Однако без школы было не обойтись. Подобно Катарине Прингсхайм, Эрика тоже в течение года брала частные уроки, прежде чем вместе с братом и соседскими детьми из Герцог-парка поступить в частную школу, этакое довольно «строгое и порядком замшелое», хотя и «отличное» учебное заведение. Что касается строгости, то она не была чрезмерной: если занятия совпадали со временем отдыха семьи в Тёльце, то, чтобы занятия не прерывались до возвращения в Мюнхен, всегда приходил на выручку местный деревенский учитель Буркхардт. Во всяком случае, дети очень рано поняли, что с помощью хитрости и надлежащей доли материнской энергии, граничащей порой с бесцеремонностью, можно всегда найти средства и пути, чтобы преодолеть строжайшие и, казалось бы, непреложные требования. Они сразу постигли, что именно таким образом можно без особых усилий примирить личные интересы с неизбежным минимумом установленных правил.
Конечно, это не всегда легко сходило с рук. Средняя образовательная школа для девочек из высших кругов, в которой после 1916 года училась Эрика, представляла собой общественное заведение, где девочек из Герцог-парка держали в строгости наравне со всеми; то же касалось и мальчиков в гимназии имени Кайзера Вильгельма, куда Клаус перешел в 1916 году, следуя семейной традиции Прингсхаймов.
Для Эрики учеба в вышеупомянутой школе, очевидно, не составляла особого труда, а вот Клаус, по его собственному признанию, «с трудом» перебирался из класса в класс. Иногда же, когда возникало особенно щекотливое положение, выручал «на удивление изощренный метод» матери, которая превосходно владела искусством «обрабатывания преподавателей в их приемные часы». Ибо то, что «старшие дети» непременно получат аттестат зрелости, даже если их отметки и мнение учителей явно свидетельствовали о проблематичности достижения этой цели, было предопределено заранее, так что мать использовала все, дабы убедить своих детей в неизбежности сего факта. Напрасные старания! Как бы сын ни восхищался матерью («она просто фантастически владела греческим и французским, но еще лучше знала математику», «она очень умна, хотя и не является „интеллектуалкой“», «только ей подвластны такие вещи»), все равно он упорно противился ее наставлениям и советам и оставался верен самому себе: он мечтал писать стихи и стать знаменитым, как отец.

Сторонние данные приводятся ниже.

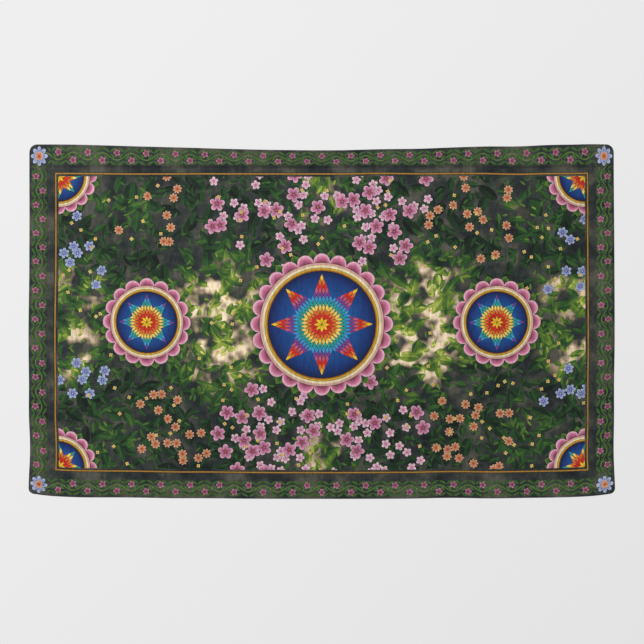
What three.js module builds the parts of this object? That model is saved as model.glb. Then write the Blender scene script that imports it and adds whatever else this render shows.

Эрика же, особенно вначале, зачастую соглашалась с планами матери: дочь, по ее мнению, завершив учебу в общеобразовательной школе для девочек из высших кругов, должна была перейти в гимназию имени Королевы Луизы, по окончании которой девочки могли держать экзамен на аттестат зрелости, что прежде, на рубеже веков, было почти немыслимым, и поэтому Кате Прингсхайм пришлось брать частные уроки; теперь же такая гимназия имелась и в Мюнхене. Вскоре, правда, выяснилось, что знаний, полученных в частной школе для девочек, очевидно, будет недостаточно для поступления в гимназию. Во всяком случае, в феврале 1920 года Катя Манн сообщала своему мужу, отдыхавшему в Фельдафинге, что она «опять» — стало быть, уже не в первый раз — была «в гимназии» и, к сожалению, пока без особого успеха.